Récemment, un client pour le compte duquel j’avais déposé une requête en aménagement de peine il y a .. 10 mois ! m’appelle et me dit que les gendarmes sont chez lui pour l’emmener en prison, sur demande du Parquet. Je demande à parler au gendarme, je tombe sur un homme désabusé, qui m’explique presque contrit qu’il doit conduire Monsieur X en détention, parce que le Parquet a mis a exécution sa condamnation. Je me précipite chez le procureur pour lui expliquer la situation : il est inepte de mettre cette peine à exécution, le JAP est saisi d’une demande d’aménagement qui a toutes les chances d’aboutir, puisque la situation de mon client en terme d’insertion est idéale. Fin de non-recevoir, on m’indique qu’aucun débat contradictoire n’est à l’ordre du jour et qu’on ne va pas attendre sans cesse pour exécuter cette peine. Je fonce chez le JAP pour demander une date de débat contradictoire en urgence. Non seulement on me rit au nez, mais encore est-on manifestement informé de la mise à exécution de cette peine dont la demande d’aménagement est pendante devant le service, puisque la réponse qui m’est faite est que ma requête n’a plus d’objet compte tenu de la mise a exécution de la peine, donc aucun débat contradictoire ne sera programmé, il faut re déposer une demande en milieu fermé cette fois-ci. Ubuesque.

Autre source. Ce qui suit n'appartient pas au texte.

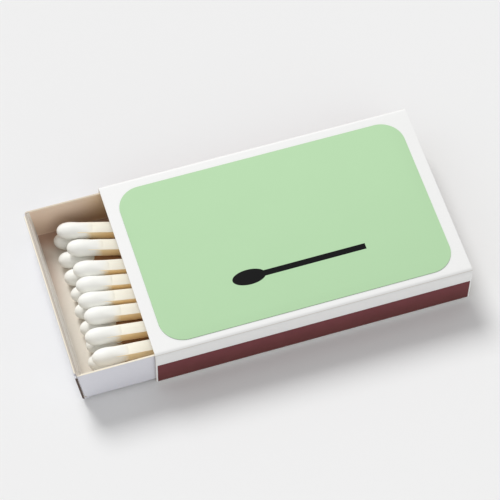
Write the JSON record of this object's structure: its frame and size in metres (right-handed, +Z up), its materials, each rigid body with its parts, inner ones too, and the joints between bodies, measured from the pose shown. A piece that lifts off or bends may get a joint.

Comme cet autre dossier dans lequel je dépose une requête en mai 2021, pour un débat contradictoire en septembre 2021 ; le dossier est mis en délibéré à quelques semaines, n’est pas rendu, si bien que le client sort après avoir purgé l’intégralité de sa peine. Mais n’ayez crainte, le juge et son greffier auront quand même travaillé… en mars 2022, je reçois une ordonnance de plusieurs pages dactylographiées, indiquant que ma requête est devenue sans objet compte tenu de l’élargissement de mon client… 4 mois auparavant ! Mais une décision aura été rendue, les statistiques du Ministère restent sauves !

Ou cette autre affaire à l’occasion de laquelle j’ai sollicité le JAP d’une demande d’aménagement de peine en hors-débat, car mon dossier est solide et la peine à aménager assez courte. Aucune réaction ; si ce n’est, après lourde insistance de ma part, que je devrais conseiller à mon client de se désister de sa demande, car elle ne serait examinée en débat contradictoire que plusieurs semaines après la commission qui pourrait libérer mon client sous contrainte.

L’application des peines, via les aménagements de peines, est vendue par l’institution judiciaire comme l’outil de réinsertion du système carcéral. Si cet outil est cassé, il ne reste que le système carcéral, que la prison, l’enfermement. Qui elle, n’est génératrice que de frustration, de mauvaises rencontres, de violence, de trafics et j’en passe.

Il faudrait sérieusement penser à remettre le bleu de chauffe et à réparer cet outil, pas simplement à scander que la machine entière est réparée, parce qu’au contact de la réalité, on s’aperçoit qu’on est encore loin du compte ; que dans ce domaine essentiel -pas politiquement, non, mais socialement -  tout est à faire ou refaire.